The 100m has long been revered as the ‘acid test’ for the world’s finest sprinters, and the holder of the men’s world record is usually bestowed with the title of the ‘World’s Fastest Man’.

According to Olympics.com, “since 1987, the men’s 100m world record has never stood for more than three years and three months. Until, that is, Jamaican legend Usain Bolt, set the current world record in August 2009”.

“No other sprinter has broken the 9.60 second barrier, with Bolt registering 9.63 seconds at London 2012 and Tyson Gay and Yohan both hitting 9.69 seconds set in 2009 and 2012 respectively,” Olympics.com noted.

The first 100-metre world record to be ratified by the IAAF was recorded 111 years ago in 1912 when Donald Lippincott of the United States ran 10.6 seconds in the qualifying round of the Summer Olympics.

As for Jamaica, between the years 1989 and 2023, along with Bolt, a total of 30 male athletes competing for the island have run the 100 meters in under 10 seconds, the first being Raymond Stewart, who was coached by Mills himself.
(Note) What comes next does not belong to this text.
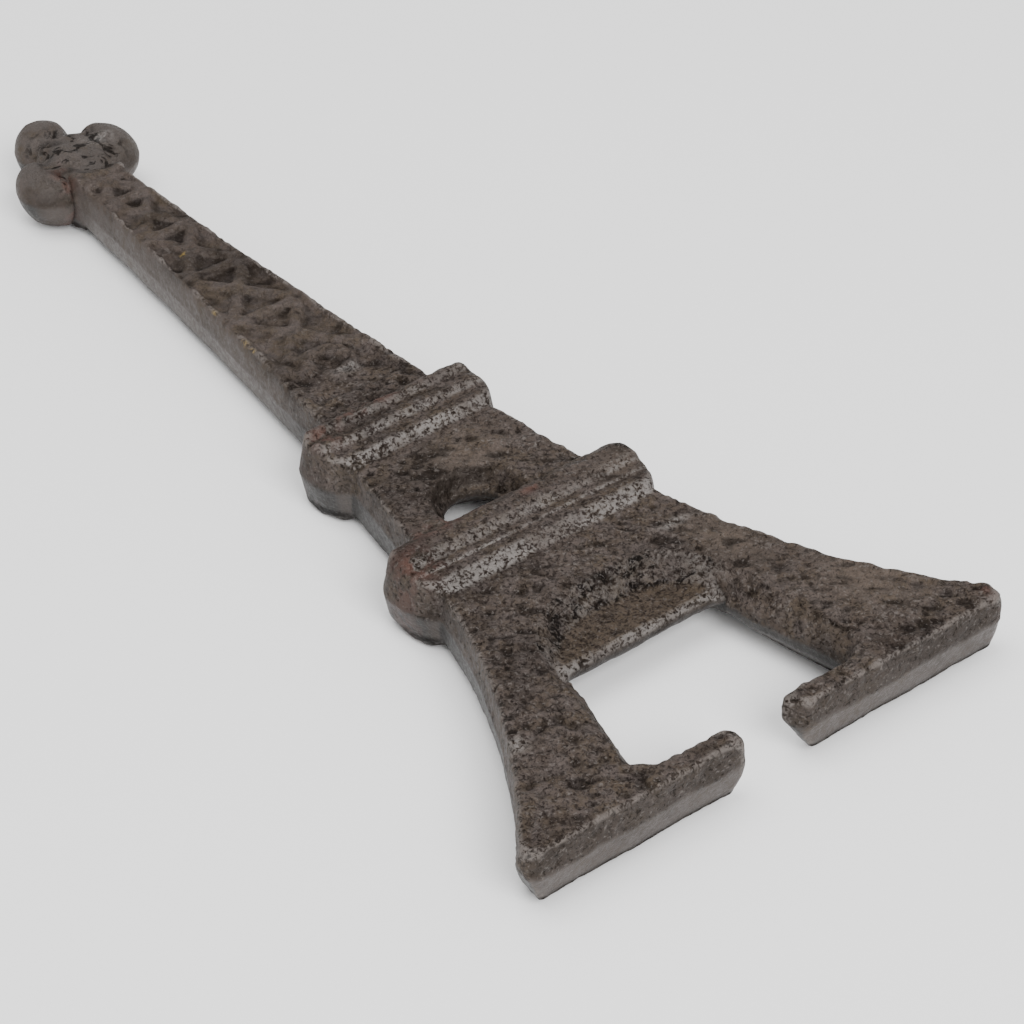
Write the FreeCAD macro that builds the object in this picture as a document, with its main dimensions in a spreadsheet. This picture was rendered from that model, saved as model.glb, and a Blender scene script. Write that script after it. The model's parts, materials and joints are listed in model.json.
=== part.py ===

Mills also has the distinction of coaching Yohan Blake to become the youngest man to win a 100m world title in 2011.  He also coached Warren Weir, the 2012 Olympic 200m bronze medalist.

Where Raymond Stewart is concerned, Mills coached him to the Olympic 100 metres final at the 1984 Olympics in Los Angeles, fresh out of Camperdown High School.

Mills, at present, is the coach of young sprinter Oblique Seville, who was fourth in the 100 metre finals in 2022 and 2023.